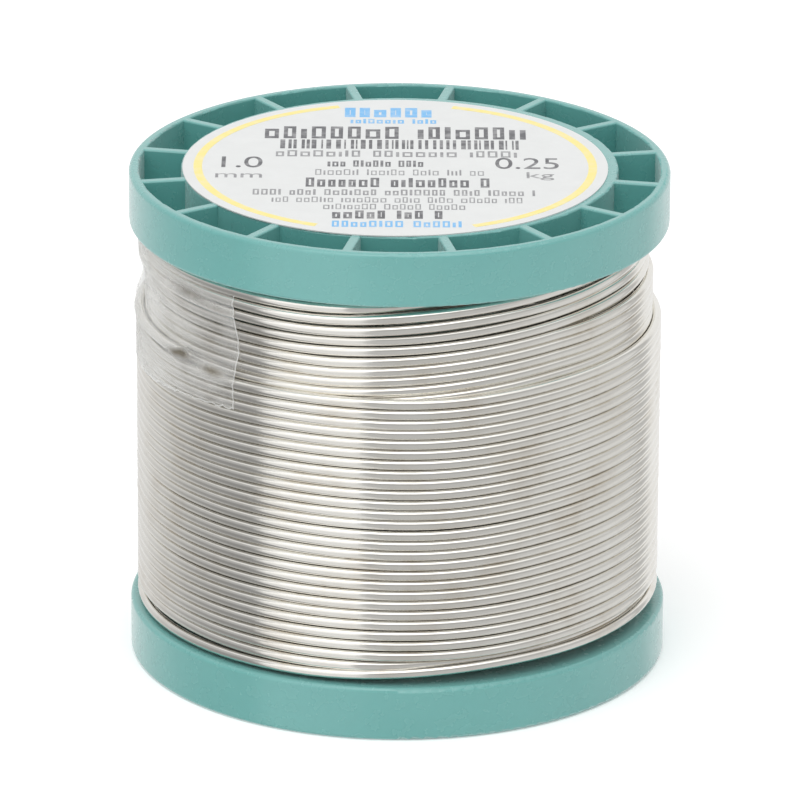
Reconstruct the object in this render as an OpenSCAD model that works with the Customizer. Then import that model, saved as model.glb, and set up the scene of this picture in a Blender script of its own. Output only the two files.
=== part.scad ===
// A small spool of flux-cored solder wire, standing on its lower flange.
// The spool is two mirror-image mouldings pressed together at mid-height.
// Millimetres, +Z along the spool's axis, origin at the centre of the bottom face.

/* [Spool] */
// Outer diameter of both flanges
flange_d = 54; // [52:0.5:60]
// Height of the bare spool
spool_h = 50.8; // [48:0.2:56]
// Height of each flange's rim
rim_h = 5.5; // [4.5:0.1:6.5]
// Wall of the rim
rim_wall = 1.0; // [0.8:0.1:1.4]
// Rounding of the rim's outer edges
rim_edge_r = 0.45; // [0.2:0.05:0.5]
// Thickness of the web that closes each flange on the wire's side
web_t = 1.3; // [1:0.1:2]
// Number of ribs in each flange's outer face
rib_count = 16; // [12:2:20]
// Thickness of a rib
rib_t = 1.0; // [0.8:0.1:1.4]
// Rounding of the free edges of ribs and rings
rib_edge_r = 0.2; // [0.1:0.05:0.3]

/* [Hub] */
// Outer diameter of the ring that carries the label
hub_ring_d = 43.6; // [42:0.2:45]
// Wall of that ring
hub_ring_wall = 1.3; // [1:0.1:1.6]
// Outer diameter of the barrel that the wire is wound on
barrel_d = 35; // [34:0.5:37]
// Wall of the barrel
barrel_wall = 1.4; // [1.2:0.1:1.8]
// Diameter of the spindle bore
bore_d = 11; // [10:0.5:12]
// Wall of the spindle tube
bore_wall = 1.4; // [1.2:0.1:1.8]
// Thickness of the four spokes between the spindle tube and the barrel
spoke_t = 1.2; // [1:0.1:1.6]
// Length of the lap where the two halves plug together
lap_h = 3; // [2:0.5:4]

/* [Label] */
// Diameter of the round paper label
label_d = 42.4; // [41:0.2:43]
// Thickness of the label
label_t = 0.12; // [0.08:0.02:0.2]
// How far the label is stuck off centre, to the side
label_off_x = -0.45; // [-0.6:0.05:0.6]
// How far the label is stuck off centre, to the front
label_off_y = -0.5; // [-0.6:0.05:0.6]

/* [Wire] */
// Diameter of the solder wire
wire_d = 1.0; // [0.8:0.1:1.2]
// Distance between the layers of turns, which nest in each other
layer_step = 0.867; // [0.86:0.001:0.88]
// Number of full layers under the outermost one
full_layers = 9; // [7:1:9]
// Height of the outermost layer, which stops short of the upper flange
outer_layer_h = 30.4; // [20:0.2:36]
// Diameter of the flux core inside the wire
core_d = 0.45; // [0.3:0.05:0.5]
// Angle where the wire's loose end is cut, from the front and to the left
tail_cut_angle = 57; // [50:1:70]
// Angle that the loose end spans before it joins the last turn
tail_span = 53; // [30:1:70]

/* [Tape] */
// Width of the clear tape that holds the wire's end
tape_w = 12; // [10:0.5:15]
// Thickness of the tape
tape_t = 0.06; // [0.04:0.01:0.1]
// Angle where the tape starts, from the front and to the left
tape_start_angle = 38; // [30:1:50]
// Angle that the tape spans around the winding
tape_span = 118; // [90:1:140]

/* [Hidden] */
$fn = 96;

flange_r = flange_d / 2;
bore_r = bore_d / 2;
bore_tube_r = bore_r + bore_wall;
barrel_r = barrel_d / 2;
barrel_in_r = barrel_r - barrel_wall;
lap_r = barrel_r - barrel_wall / 2;
hub_ring_r = hub_ring_d / 2;
hub_ring_in_r = hub_ring_r - hub_ring_wall;
rim_in_r = flange_r - rim_wall;
pocket_h = rim_h - web_t;
half_h = spool_h / 2;

wire_r = wire_d / 2;
// Radius of the wire's centre line in the last full layer and in the outermost one
last_full_r = barrel_r + wire_r + (full_layers - 1) * layer_step;
outer_turn_r = last_full_r + layer_step;
winding_z0 = rim_h;
winding_z1 = spool_h - rim_h;
step_z = winding_z0 + outer_layer_h;
// The loose end lies on the last full layer, as the turn after the outermost layer's last one
tail_z = step_z + wire_r + 0.05;
tail_r = last_full_r + wire_d + 0.03;
skin_gap = 0.03;

// A rectangle with its two corners at the low end rounded
module rounded_low(x0, x1, z1, r) {
    translate([x0, r]) square([x1 - x0, z1 - r]);
    translate([x0 + r, 0]) square([x1 - x0 - 2 * r, r]);
    translate([x0 + r, r]) circle(r);
    translate([x1 - r, r]) circle(r);
}

// Cross-section of the rim: both outer edges rounded, and the inner edge at the open side
module rim_profile() {
    translate([rim_in_r + rib_edge_r, 0])
        square([rim_wall - rib_edge_r - rim_edge_r, rim_h]);
    translate([rim_in_r, rib_edge_r]) square([rib_edge_r, rim_h - rib_edge_r]);
    translate([rim_in_r + rib_edge_r, rib_edge_r]) circle(rib_edge_r);
    translate([flange_r - rim_edge_r, rim_edge_r])
        square([rim_edge_r, rim_h - 2 * rim_edge_r]);
    for (z = [rim_edge_r, rim_h - rim_edge_r])
        translate([flange_r - rim_edge_r, z]) circle(rim_edge_r);
}

// Everything round in one half: rim, web, hub ring, barrel and spindle tube.
// The barrel's outer skin ends at mid-height, and its inner skin at inner_skin_top.
module turned_half(inner_skin_top) {
    rotate_extrude() {
        rim_profile();
        translate([barrel_in_r, pocket_h])
            square([flange_r - rim_edge_r - barrel_in_r, web_t]);
        rounded_low(hub_ring_in_r, hub_ring_r, rim_h, rib_edge_r);
        translate([lap_r, pocket_h]) square([barrel_r - lap_r, half_h - pocket_h]);
        translate([barrel_in_r, pocket_h])
            square([lap_r - barrel_in_r, inner_skin_top - pocket_h]);
        rounded_low(bore_r, bore_tube_r, half_h, rib_edge_r);
    }
}

// One straight rib with rounded free edges, from one radius to another
module rib(r0, r1, thick, top_z) {
    translate([r0, 0, 0]) rotate([90, 0, 90]) linear_extrude(r1 - r0)
        rounded_low(-thick / 2, thick / 2, top_z, rib_edge_r);
}

// The ribs of one flange, between the hub ring and the rim
module flange_ribs() {
    for (i = [0 : rib_count - 1])
        rotate([0, 0, (i + 0.5) * 360 / rib_count])
            rib(hub_ring_r - hub_ring_wall / 2, rim_in_r + rim_wall / 2, rib_t, rim_h - web_t / 2);
}

// The spokes of one half: shallow out to the hub ring, and up to the lap inside the barrel
module hub_spokes() {
    for (i = [0 : 3]) rotate([0, 0, i * 90 + 45]) {
        rib(bore_r + bore_wall / 2, hub_ring_in_r + hub_ring_wall / 2, spoke_t, rim_h - web_t / 2);
        rib(bore_r + bore_wall / 2, barrel_in_r + barrel_wall / 3, spoke_t, half_h - lap_h - 1);
    }
}

// One moulding, seen with its flange down
module spool_half(inner_skin_top) {
    color([0.45, 0.68, 0.66]) union() {
        turned_half(inner_skin_top);
        flange_ribs();
        hub_spokes();
    }
}

// The half that stands on the ground, with the socket of the lap
module lower_spool_half() {
    spool_half(half_h - lap_h);
}

// The half under the label, with the plug of the lap
module upper_spool_half() {
    translate([0, 0, spool_h]) mirror([0, 0, 1]) spool_half(half_h + lap_h);
}

// Round paper label, stuck a little off centre over the hub ring and the bore
module top_label() {
    color([0.93, 0.93, 0.93])
        translate([label_off_x, label_off_y, spool_h]) cylinder(d = label_d, h = label_t);
}

// Outer shape of all the wound turns: the full layers, then the one that stops short
module solder_winding() {
    color([0.75, 0.75, 0.72]) rotate_extrude() {
        translate([barrel_r, winding_z0])
            square([last_full_r + wire_r - barrel_r, winding_z1 - winding_z0]);
        translate([last_full_r, winding_z0])
            square([outer_turn_r + wire_r - last_full_r, outer_layer_h]);
    }
}

// A round rod bent around the spool's axis, from one angle to another, left of the front
module bent_rod(path_r, z, rod_r, angle_0, angle_1) {
    rotate([0, 0, -90 - angle_1]) translate([0, 0, z])
        rotate_extrude(angle = angle_1 - angle_0) translate([path_r, 0]) circle(rod_r);
}

// The wire's loose end, cut off square, with its flux core's channel open
module solder_wire_tail() {
    color([0.78, 0.78, 0.75]) difference() {
        bent_rod(tail_r, tail_z, wire_r, tail_cut_angle, tail_cut_angle + tail_span);
        bent_rod(tail_r, tail_z, core_d / 2, tail_cut_angle - 1, tail_cut_angle + tail_span + 1);
    }
}

// The flux in the loose end
module tail_flux_core() {
    color([0.80, 0.62, 0.28])
        bent_rod(tail_r, tail_z, core_d / 2, tail_cut_angle, tail_cut_angle + tail_span);
}

// Clear tape over the last full layer, the loose end and the top of the outermost layer
module clear_tape() {
    inner_r = last_full_r + wire_r + skin_gap;
    tail_top_r = tail_r + wire_r + skin_gap;
    outer_r = outer_turn_r + wire_r + skin_gap;
    top_z = winding_z1 - 0.3;
    low_z = top_z - tape_w;
    tent_z = tail_z + 2.2;
    color([0.9, 0.9, 0.88, 0.5])
        rotate([0, 0, -90 - tape_start_angle - tape_span])
        rotate_extrude(angle = tape_span) polygon([
            [inner_r, top_z], [inner_r, tent_z],
            [tail_top_r, tail_z + wire_r], [tail_top_r, tail_z - wire_r / 2],
            [outer_r, step_z - 0.6], [outer_r, low_z],
            [outer_r + tape_t, low_z], [outer_r + tape_t, step_z - 0.6],
            [tail_top_r + tape_t, tail_z - wire_r / 2],
            [tail_top_r + tape_t, tail_z + wire_r],
            [inner_r + tape_t, tent_z], [inner_r + tape_t, top_z]
        ]);
}

upper_spool_half();
lower_spool_half();
top_label();
solder_winding();
solder_wire_tail();
tail_flux_core();
clear_tape();
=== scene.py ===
"""Looks of a small spool of solder wire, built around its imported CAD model.

Metres, +Z up, the front of the label towards -Y. Angles on the winding are counted in degrees from
the front, positive to the right.
"""

import math

import bmesh
import bpy
import numpy as np
from mathutils import Matrix, Vector, noise


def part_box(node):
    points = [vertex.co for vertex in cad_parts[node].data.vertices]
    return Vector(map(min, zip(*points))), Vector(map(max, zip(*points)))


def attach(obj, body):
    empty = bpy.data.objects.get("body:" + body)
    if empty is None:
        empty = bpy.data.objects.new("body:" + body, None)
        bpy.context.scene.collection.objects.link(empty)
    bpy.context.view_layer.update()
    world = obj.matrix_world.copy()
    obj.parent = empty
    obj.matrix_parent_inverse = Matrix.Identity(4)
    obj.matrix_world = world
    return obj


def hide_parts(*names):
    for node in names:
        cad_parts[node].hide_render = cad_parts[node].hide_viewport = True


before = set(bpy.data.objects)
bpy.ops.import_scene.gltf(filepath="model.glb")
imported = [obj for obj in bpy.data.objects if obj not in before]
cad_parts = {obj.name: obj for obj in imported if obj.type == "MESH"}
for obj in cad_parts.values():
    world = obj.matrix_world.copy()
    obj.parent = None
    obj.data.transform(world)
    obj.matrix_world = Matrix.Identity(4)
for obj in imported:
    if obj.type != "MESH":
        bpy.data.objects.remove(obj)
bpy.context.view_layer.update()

# ---------------------------------------------------------------- sizes, from the frame
MM = 0.001
winding_low, winding_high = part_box("solder_winding")
label_low, label_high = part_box("top_label")
tail_low, tail_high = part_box("solder_wire_tail")

SPOOL_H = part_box("upper_spool_half")[1].z
WIRE_D = tail_high.z - tail_low.z
WIRE_R = WIRE_D / 2
LAYER_STEP = 0.867 * MM
FULL_LAYERS = 9
OUTER_R = winding_high.x - WIRE_R
LAST_FULL_R = OUTER_R - LAYER_STEP
FIRST_R = LAST_FULL_R - (FULL_LAYERS - 1) * LAYER_STEP
LOW_TURN_Z = winding_low.z + WIRE_R
HIGH_TURN_Z = winding_high.z - WIRE_R


# ---------------------------------------------------------------- camera
def make_camera():
    """A long lens above the front, turned a third of a degree and aimed just over the middle."""
    distance, elevation, roll = 0.843, math.radians(20.24), math.radians(0.335)
    aim_right, aim_up = 0.16 * MM, 0.49 * MM
    target = Vector((0, 0, SPOOL_H / 2))
    right = Vector((1, 0, 0))
    up = Vector((0, math.sin(elevation), math.cos(elevation)))
    place = target + distance * Vector((0, -math.cos(elevation), math.sin(elevation)))
    forward = (target + right * aim_right + up * aim_up - place).normalized()
    right = (right - forward * right.dot(forward)).normalized()
    up = right.cross(forward)
    rolled_right = right * math.cos(roll) + up * math.sin(roll)
    rolled_up = up * math.cos(roll) - right * math.sin(roll)
    camera = bpy.data.objects.new("camera", bpy.data.cameras.new("camera"))
    camera.data.lens = 376.7
    camera.data.sensor_width = 36
    axes = Matrix((rolled_right, rolled_up, -forward)).transposed()
    camera.matrix_world = Matrix.Translation(place) @ axes.to_4x4()
    bpy.context.scene.collection.objects.link(camera)
    bpy.context.scene.camera = camera


make_camera()


# ---------------------------------------------------------------- the wire's route
def eased(x):
    """0 below 0, 1 above 1, and a smooth step between."""
    x = np.clip(x, 0, 1)
    return x * x * (3 - 2 * x)


def points_at(azimuth_deg, radius, height):
    """Points from their azimuths, distances from the axis and heights."""
    a = np.radians(azimuth_deg)
    return np.stack([radius * np.sin(a), -radius * np.cos(a), height], axis=1)


def bell(azimuth_deg, centre, width):
    """1 at one azimuth, falling off to 0 on both sides of it."""
    return np.exp(-(((azimuth_deg - centre) / width) ** 2))


HIDDEN_TURNS = 39
HIDDEN_STEPS = 20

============

## DESCRIPTION OF THE TASK
Begin at the line that has "upper_spool_half();"; stop after the line that has "obj.parent = empty". Copy every line in that span exactly.

## PROBLEM SOLUTION
upper_spool_half();
lower_spool_half();
top_label();
solder_winding();
solder_wire_tail();
tail_flux_core();
clear_tape();
=== scene.py ===
"""Looks of a small spool of solder wire, built around its imported CAD model.

Metres, +Z up, the front of the label towards -Y. Angles on the winding are counted in degrees from
the front, positive to the right.
"""

import math

import bmesh
import bpy
import numpy as np
from mathutils import Matrix, Vector, noise


def part_box(node):
    points = [vertex.co for vertex in cad_parts[node].data.vertices]
    return Vector(map(min, zip(*points))), Vector(map(max, zip(*points)))


def attach(obj, body):
    empty = bpy.data.objects.get("body:" + body)
    if empty is None:
        empty = bpy.data.objects.new("body:" + body, None)
        bpy.context.scene.collection.objects.link(empty)
    bpy.context.view_layer.update()
    world = obj.matrix_world.copy()
    obj.parent = empty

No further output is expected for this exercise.